Under the terms of the 1998 Good Friday Agreement that brought about an end to more than three decades of political violence in the province, the Northern Ireland Assembly, in effect a regional parliament sitting at Stormont just outside south Belfast, shares a power-sharing executive, or cabinet. The agreement also included new cross-border institutions with the Republic of Ireland to the south of the divided island, with the Dublin government that runs the 26 counties there agreeing to drop its constitutional claim to the six counties that form Northern Ireland.

The deal ended Europe’s longest-lasting and bitter terrorist conflict that claimed more than 3,600 lives since the late 1960’s.

The last power-sharing administration collapsed when Sinn Fein walked away over a green energy rebate scheme, which was the brainchild of Arlene Foster — the leader of the DUP set the scheme up and is ultimately responsible for its collapse. That cost Northern Ireland taxpayers £500 million, and it is Foster now who dictates the policies and politics of the 10 DUP MPs May relies on. James Brokenshield, the May minister with responsibilities for Northern Ireland, has been trying to get both Northern Ireland parties to reach a new power-sharing deal. There were new assembly elections in March, the Westminster general election in June, a whole series of talks, and nothing has managed to break the deadlock.

Sinn Fein are adamant that the new power-sharing government deals with language rights, which means that Gaelic, one of the 24 official languages of the European Union, must be afforded equal status as English, as it is in the Republic of Ireland. The DUP is having none of it, and the stalemate continues.

So, power-sharing isn’t working just now.

In the past two weeks, Brokenshield has threatened to suspend the £49,500 annual salaries of the assembly members to entice the sides to reach a deal. That hasn’t worked. Brokenshield has given until Monday for the Northern Ireland parties to reach a deal, and then the Dublin and London governments will offer a joint proposal. Both governments are trying to frame a deal that would avoid the prospect of direct-rule from Westminster. As far as Sinn Fein are concerned, given the DUP’s role propping up the May government, direct rule would simply be DUP rule.

And that’s not going to work for Republican voters.

By November 8, Brokenshield must draw up a budget for Northern Ireland, and not able to manage finances is the one sure sign of direct rule.

Now, that seems inevitable.

Slowly, though, the peace process that has been in place since the 1998 Good Friday Agreement is taking place — if simply because the province now has a second generation who no longer know what it like to see armed soldiers in the streets, bombing and shootings, terrorists and terrorised. Children from both sides have mixed together, played games, and sat in the same classrooms. Young adults have mixed in the same bars and restaurants, grown up in cities and towns without security gates and constant body searches and pat-downs, and know a little more about each other.

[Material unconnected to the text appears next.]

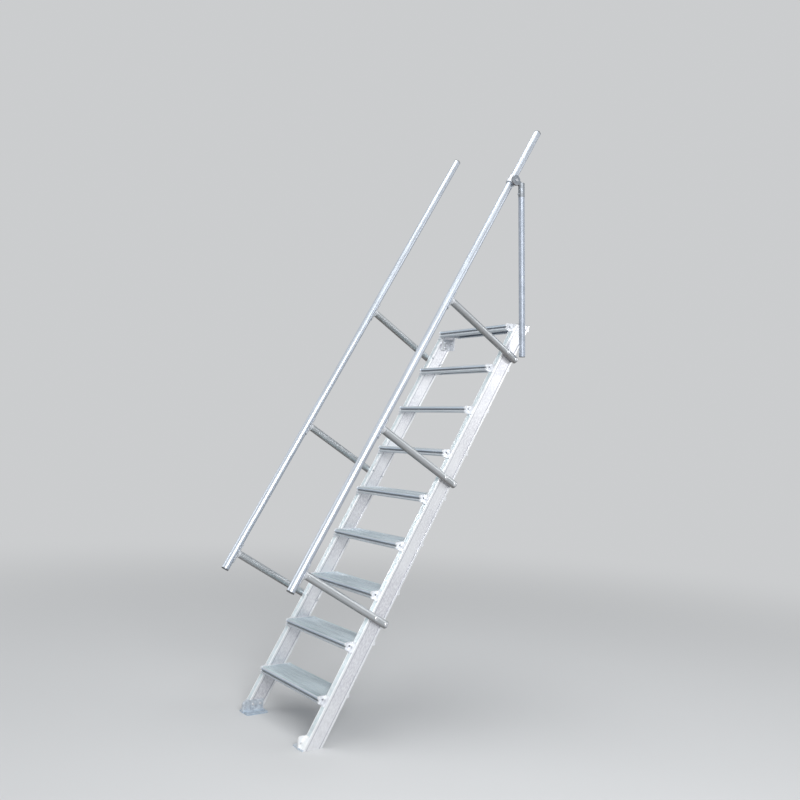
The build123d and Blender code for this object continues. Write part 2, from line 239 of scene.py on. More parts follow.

There might even be an element of trust.

A month ago, with little fanfare and hardly a mention outside of the province, one of the oldest “peace walls” separating Catholic and Protestant communities in Belfast, was dismantled. “Peace walls” were steel and brick structures that were erected from 1969 onwards to keep the antagonists apart. They cut through cities, leaving deep scars that prevented both sides from mixing, meeting, marching and murderous intent. This particular “peace wall” cut off Springfield Road from Springfield Avenue in west Belfast, and had been in place since 1989. During the three decades of dark days, more than one-third of the 3,600 deaths took place in this general area of the city.

Seamus Corr, the project coordinator behind the wall’s removal said last month at the time: “The removal of the Springfield Avenue barrier is a significant step forward for the local community. This is about more than just changing the physical look of this area. It shows that communities are willing, with support, to work towards positive change.”

He also noted that it was neither a beginning nor end, but rather a “significant milestone on the journey towards a positive future”.

There are still another 108 peace walls in place in Northern Ireland.

That’s where the real work needs to be done.